* **What you need to do**
Reproduce exactly the lines below, from the first through the one containing "in its place.", and nothing more.

* **Provided data**
========================================

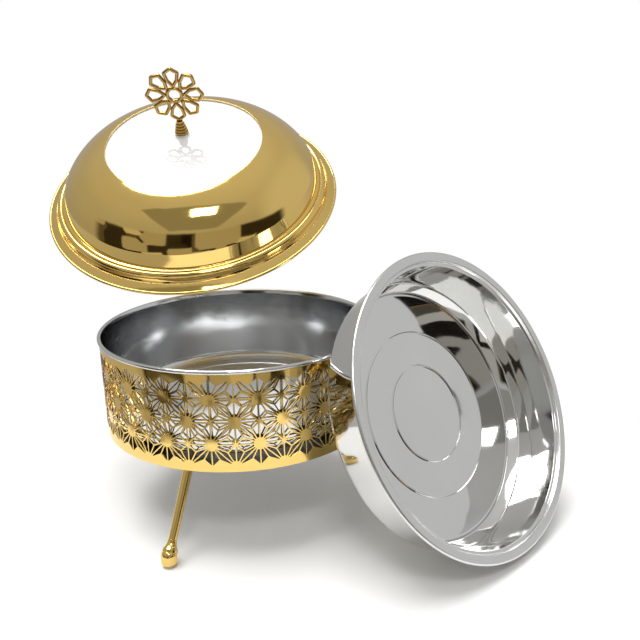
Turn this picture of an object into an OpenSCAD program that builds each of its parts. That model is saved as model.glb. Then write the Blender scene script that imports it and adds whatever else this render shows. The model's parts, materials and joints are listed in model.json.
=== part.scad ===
// Round chafing dish laid out in pieces: the footed base stands on the table, the domed lid is held
// tilted above it and the food pan leans on its heel against the base.
// Each piece is drawn about its own axis, and the arrangement below puts it in its place.

/* [Base] */
// Radius of the base over its rolled rim
base_r = 150; // [120:1:200]
// Height of the base's rim above the table
base_h = 201.5; // [180:0.5:230]
// Radius of the wire-like rolled rim
base_bead = 2.2; // [1.5:0.1:3]
// Height of the gold band
band_h = 99; // [90:1:110]
// Thickness of the gold band
band_t = 1.2; // [0.8:0.1:2]
// Depth of the water pan
water_depth = 90; // [70:1:91]

/* [Star lattice] */
// Stars round the band in each row
stars = 20; // [12:1:24]
// Height from the lower edge of the band to the lowest row of half stars
strip_h = 5.4; // [4:0.1:8]
// Height from the highest row of half stars to the upper edge of the band
strip_top_h = 3; // [2:0.1:6]
// Width of a lattice bar
bar_w = 1.3; // [1:0.1:2]
// Radius of the solid middle of a star
star_r = 6.2; // [4:0.1:7]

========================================

* **Task response**
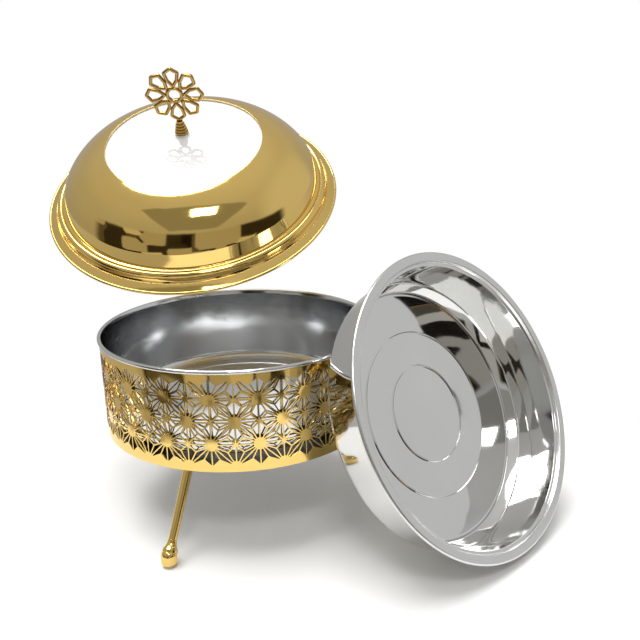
Turn this picture of an object into an OpenSCAD program that builds each of its parts. That model is saved as model.glb. Then write the Blender scene script that imports it and adds whatever else this render shows. The model's parts, materials and joints are listed in model.json.
=== part.scad ===
// Round chafing dish laid out in pieces: the footed base stands on the table, the domed lid is held
// tilted above it and the food pan leans on its heel against the base.
// Each piece is drawn about its own axis, and the arrangement below puts it in its place.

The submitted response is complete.